**AIM:**
Write out the full listing again, exactly as it stands.

**STORED DATA:**
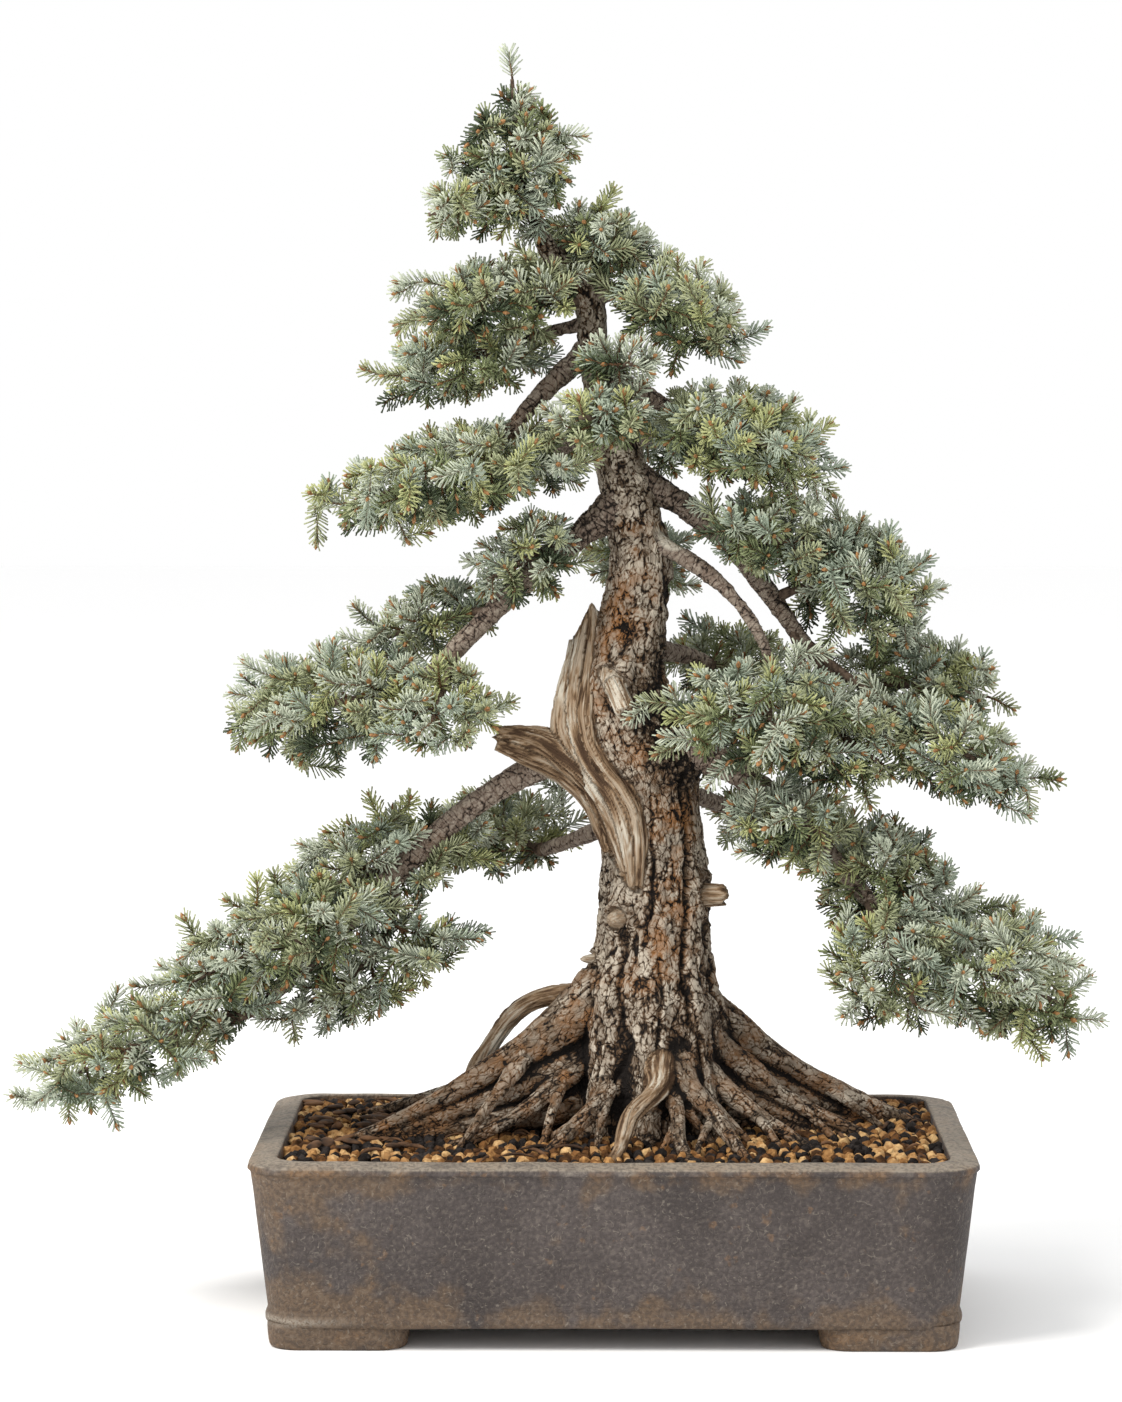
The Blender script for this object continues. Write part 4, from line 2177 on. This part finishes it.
        inputs = {"Mesh": given["Geometry"], "Distance Min": given["Spacing"], "Seed": given["Seed"]}
        inputs["Density Max"] = self.density
        points = add("GeometryNodeDistributePointsOnFaces", inputs, distribute_method="POISSON")
        chance = add("FunctionNodeRandomValue", {})[1]
        above = add("FunctionNodeCompare", {"A": chance, "B": given["From share"]}, operation="GREATER_EQUAL")
        below = add("FunctionNodeCompare", {"A": chance, "B": given["To share"]}, operation="LESS_THAN")
        both = add("FunctionNodeBooleanMath", {0: above[0], 1: below[0]})
        turn = add("FunctionNodeRandomValue", {"Max": (math.tau,) * 3}, data_type="FLOAT_VECTOR")
        size = add("FunctionNodeRandomValue", {"Seed": 9, 2: given["Smallest"], 3: given["Largest"]})
        source = add("GeometryNodeCollectionInfo", {"Collection": grains, "Separate Children": True})
        inputs = {"Points": points["Points"], "Selection": both[0], "Instance": source[0]}
        inputs |= {"Pick Instance": True, "Rotation": turn[0], "Scale": size[1]}
        placed = add("GeometryNodeInstanceOnPoints", inputs)
        real = add("GeometryNodeRealizeInstances", {0: placed[0]})
        finished = add("GeometryNodeSetMaterial", {"Geometry": real[0], "Material": given["Material"]})
        add("NodeGroupOutput", {0: finished[0]})
        return tree

    def scatter(self, finish: GrainFinish, shares: tuple[float, float], tree: bpy.types.NodeTree) -> None:
        """Makes the grains of one shade, in two layers.

        Args:
            finish: The shade's finish.
            shares: The part of the scatter that this shade takes.
            tree: The node tree.
        """
        material = finish.make()
        sizes = {
            "Spacing": self.spacing * MM,
            "Smallest": self.smallest,
            "Largest": self.largest,
            "From share": shares[0],
            "To share": shares[1],
            "Material": material,
        }
        bm = bmesh.new()
        for layer, drop in enumerate(self.layer_drops):
            obj = self.sheet(f"{finish.name}_{layer}", drop)
            scatter = obj.modifiers.new("grains", "NODES")
            scatter.node_group = tree
            sizes["Seed"] = 17 + layer
            for item in tree.interface.items_tree:
                if item.name in sizes:
                    scatter[item.identifier] = sizes[item.name]
            self.plant.settle(obj)
            bm.from_mesh(obj.data)
            bpy.data.objects.remove(obj)
        merged = bpy.data.meshes.new(finish.name)
        bm.to_mesh(merged)
        bm.free()
        self.plant.hand_over(add_object(finish.name, merged), material, "soil_granules", smooth=False)

    def make_fibres(self) -> None:
        """Makes the thin dry rootlets and flakes that lie among the grains."""
        rng = random.Random(8)
        shapes = []
        shares = np.linspace(0, 1, 7)
        for _ in range(self.fibres):
            x, y = rng.uniform(-195, 195), rng.uniform(-118, 118)
            heading, long, bend = rng.uniform(0, math.tau), rng.uniform(8, 26), rng.uniform(-0.8, 0.8)
            xs = np.clip(x + np.cos(heading + bend * shares) * long * shares, -202, 202)
            ys = np.clip(y + np.sin(heading + bend * shares) * long * shares, -128, 128)
            path = columns(xs, ys, self.height_at(xs, ys) + 2.0 + 2.2 * np.sin(math.pi * shares))
            wide = rng.uniform(0.7, 1.5)
            shapes.append(tube(path, wide * np.array((0.3, 0.9, 1.0, 0.9, 0.8, 0.6, 0.2)), 5))
        for _ in range(self.flakes):
            place = np.array((rng.uniform(-200, -105), rng.uniform(-80, 122), 0.0))
            place[2] = self.height_at(place[:1], place[1:2])[0] + rng.uniform(1.5, 4.0)
            way = unit(np.array((rng.gauss(0, 1), rng.gauss(0, 1), rng.gauss(0, 0.3))))
            middle = place + way * (np.array((-1.0, -0.6, 0.1, 0.7, 1.0)) * rng.uniform(5, 11))[:, None]
            flake = tube(middle, rng.uniform(3.0, 5.5) * np.array((0.3, 0.9, 1.0, 0.7, 0.2)), 6)
            flake.points[:, 2] = place[2] + (flake.points[:, 2] - place[2]) * 0.35
            shapes.append(flake)
        obj = self.plant.mesh_object("soil_fibres", Shape.joined(shapes))
        finish = PlainFinish("dry_fibre", display(112, 82, 58), display(44, 34, 28), 14.0, 0.9, 0.2)
        self.plant.hand_over(obj, finish.make(), "soil_granules")

    def build(self) -> None:
        """Dresses the bed and scatters the grains."""
        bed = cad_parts["soil"]
        bed.data.materials.clear()
        bed.data.materials.append(GrainFinish("soil_bed", display(30, 22, 16), display(14, 10, 8)).make())
        tree = self.tree(self.grain_meshes())
        for finish, shares in self.shades:
            self.scatter(finish, shares, tree)
        self.make_fibres()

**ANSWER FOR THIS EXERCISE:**
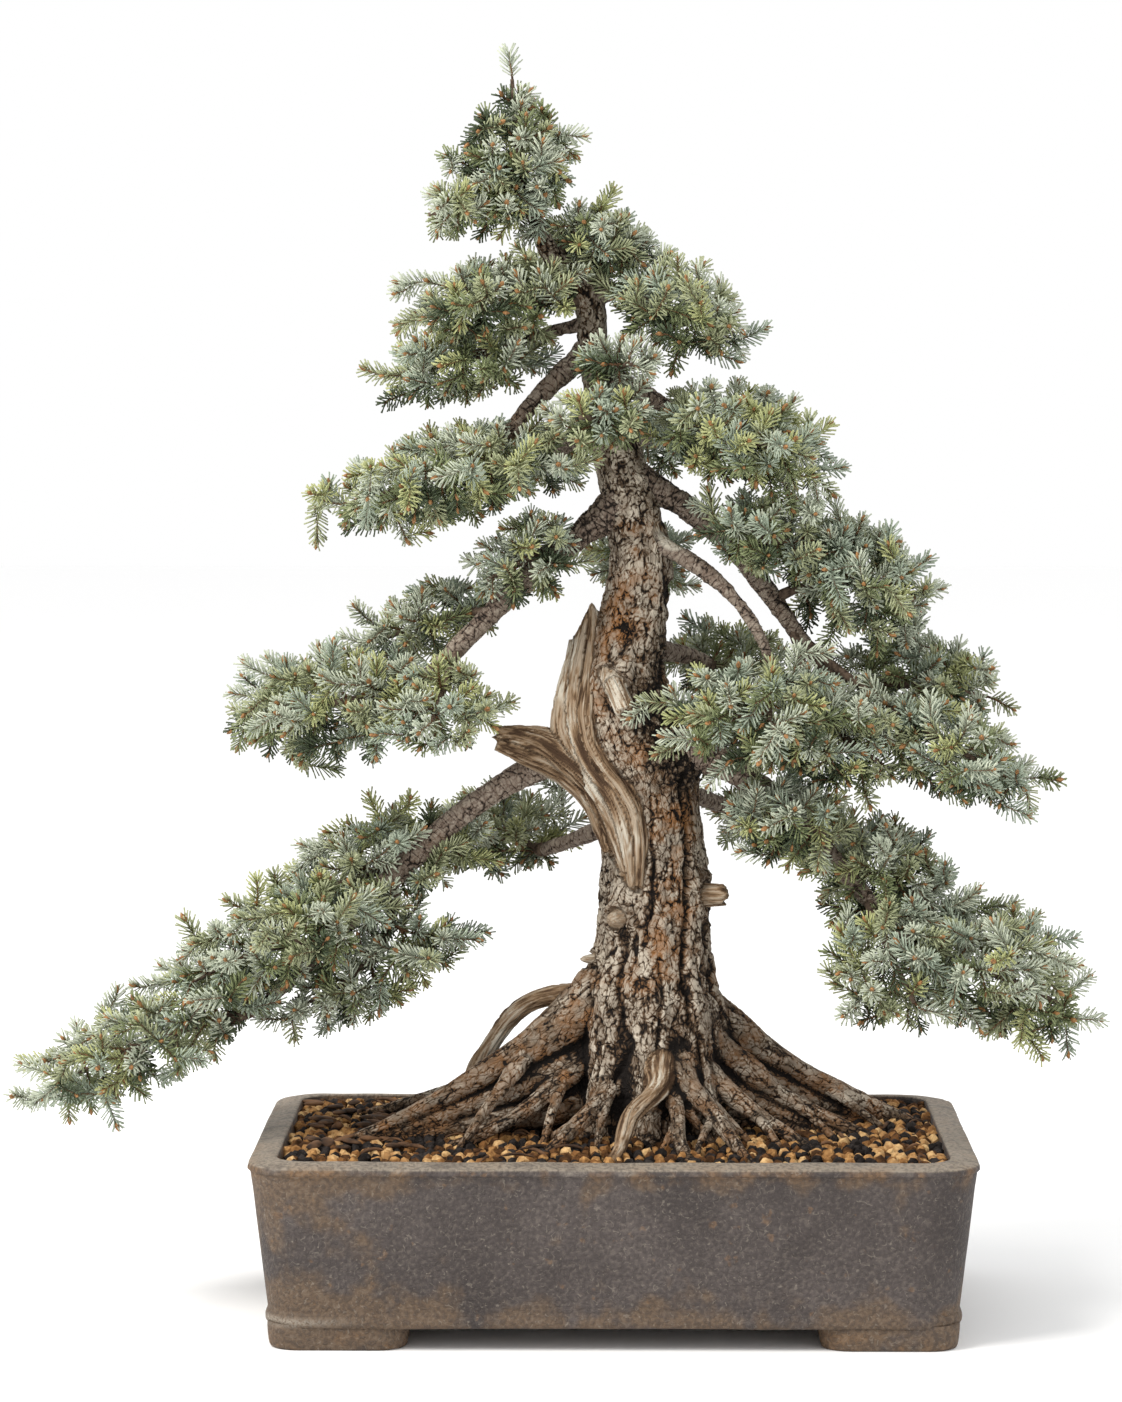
The Blender script for this object continues. Write part 4, from line 2177 on. This part finishes it.
        inputs = {"Mesh": given["Geometry"], "Distance Min": given["Spacing"], "Seed": given["Seed"]}
        inputs["Density Max"] = self.density
        points = add("GeometryNodeDistributePointsOnFaces", inputs, distribute_method="POISSON")
        chance = add("FunctionNodeRandomValue", {})[1]
        above = add("FunctionNodeCompare", {"A": chance, "B": given["From share"]}, operation="GREATER_EQUAL")
        below = add("FunctionNodeCompare", {"A": chance, "B": given["To share"]}, operation="LESS_THAN")
        both = add("FunctionNodeBooleanMath", {0: above[0], 1: below[0]})
        turn = add("FunctionNodeRandomValue", {"Max": (math.tau,) * 3}, data_type="FLOAT_VECTOR")
        size = add("FunctionNodeRandomValue", {"Seed": 9, 2: given["Smallest"], 3: given["Largest"]})
        source = add("GeometryNodeCollectionInfo", {"Collection": grains, "Separate Children": True})
        inputs = {"Points": points["Points"], "Selection": both[0], "Instance": source[0]}
        inputs |= {"Pick Instance": True, "Rotation": turn[0], "Scale": size[1]}
        placed = add("GeometryNodeInstanceOnPoints", inputs)
        real = add("GeometryNodeRealizeInstances", {0: placed[0]})
        finished = add("GeometryNodeSetMaterial", {"Geometry": real[0], "Material": given["Material"]})
        add("NodeGroupOutput", {0: finished[0]})
        return tree

    def scatter(self, finish: GrainFinish, shares: tuple[float, float], tree: bpy.types.NodeTree) -> None:
        """Makes the grains of one shade, in two layers.

        Args:
            finish: The shade's finish.
            shares: The part of the scatter that this shade takes.
            tree: The node tree.
        """
        material = finish.make()
        sizes = {
            "Spacing": self.spacing * MM,
            "Smallest": self.smallest,
            "Largest": self.largest,
            "From share": shares[0],
            "To share": shares[1],
            "Material": material,
        }
        bm = bmesh.new()
        for layer, drop in enumerate(self.layer_drops):
            obj = self.sheet(f"{finish.name}_{layer}", drop)
            scatter = obj.modifiers.new("grains", "NODES")
            scatter.node_group = tree
            sizes["Seed"] = 17 + layer
            for item in tree.interface.items_tree:
                if item.name in sizes:
                    scatter[item.identifier] = sizes[item.name]
            self.plant.settle(obj)
            bm.from_mesh(obj.data)
            bpy.data.objects.remove(obj)
        merged = bpy.data.meshes.new(finish.name)
        bm.to_mesh(merged)
        bm.free()
        self.plant.hand_over(add_object(finish.name, merged), material, "soil_granules", smooth=False)

    def make_fibres(self) -> None:
        """Makes the thin dry rootlets and flakes that lie among the grains."""
        rng = random.Random(8)
        shapes = []
        shares = np.linspace(0, 1, 7)
        for _ in range(self.fibres):
            x, y = rng.uniform(-195, 195), rng.uniform(-118, 118)
            heading, long, bend = rng.uniform(0, math.tau), rng.uniform(8, 26), rng.uniform(-0.8, 0.8)
            xs = np.clip(x + np.cos(heading + bend * shares) * long * shares, -202, 202)
            ys = np.clip(y + np.sin(heading + bend * shares) * long * shares, -128, 128)
            path = columns(xs, ys, self.height_at(xs, ys) + 2.0 + 2.2 * np.sin(math.pi * shares))
            wide = rng.uniform(0.7, 1.5)
            shapes.append(tube(path, wide * np.array((0.3, 0.9, 1.0, 0.9, 0.8, 0.6, 0.2)), 5))
        for _ in range(self.flakes):
            place = np.array((rng.uniform(-200, -105), rng.uniform(-80, 122), 0.0))
            place[2] = self.height_at(place[:1], place[1:2])[0] + rng.uniform(1.5, 4.0)
            way = unit(np.array((rng.gauss(0, 1), rng.gauss(0, 1), rng.gauss(0, 0.3))))
            middle = place + way * (np.array((-1.0, -0.6, 0.1, 0.7, 1.0)) * rng.uniform(5, 11))[:, None]
            flake = tube(middle, rng.uniform(3.0, 5.5) * np.array((0.3, 0.9, 1.0, 0.7, 0.2)), 6)
            flake.points[:, 2] = place[2] + (flake.points[:, 2] - place[2]) * 0.35
            shapes.append(flake)
        obj = self.plant.mesh_object("soil_fibres", Shape.joined(shapes))
        finish = PlainFinish("dry_fibre", display(112, 82, 58), display(44, 34, 28), 14.0, 0.9, 0.2)
        self.plant.hand_over(obj, finish.make(), "soil_granules")

    def build(self) -> None:
        """Dresses the bed and scatters the grains."""
        bed = cad_parts["soil"]
        bed.data.materials.clear()
        bed.data.materials.append(GrainFinish("soil_bed", display(30, 22, 16), display(14, 10, 8)).make())
        tree = self.tree(self.grain_meshes())
        for finish, shares in self.shades:
            self.scatter(finish, shares, tree)
        self.make_fibres()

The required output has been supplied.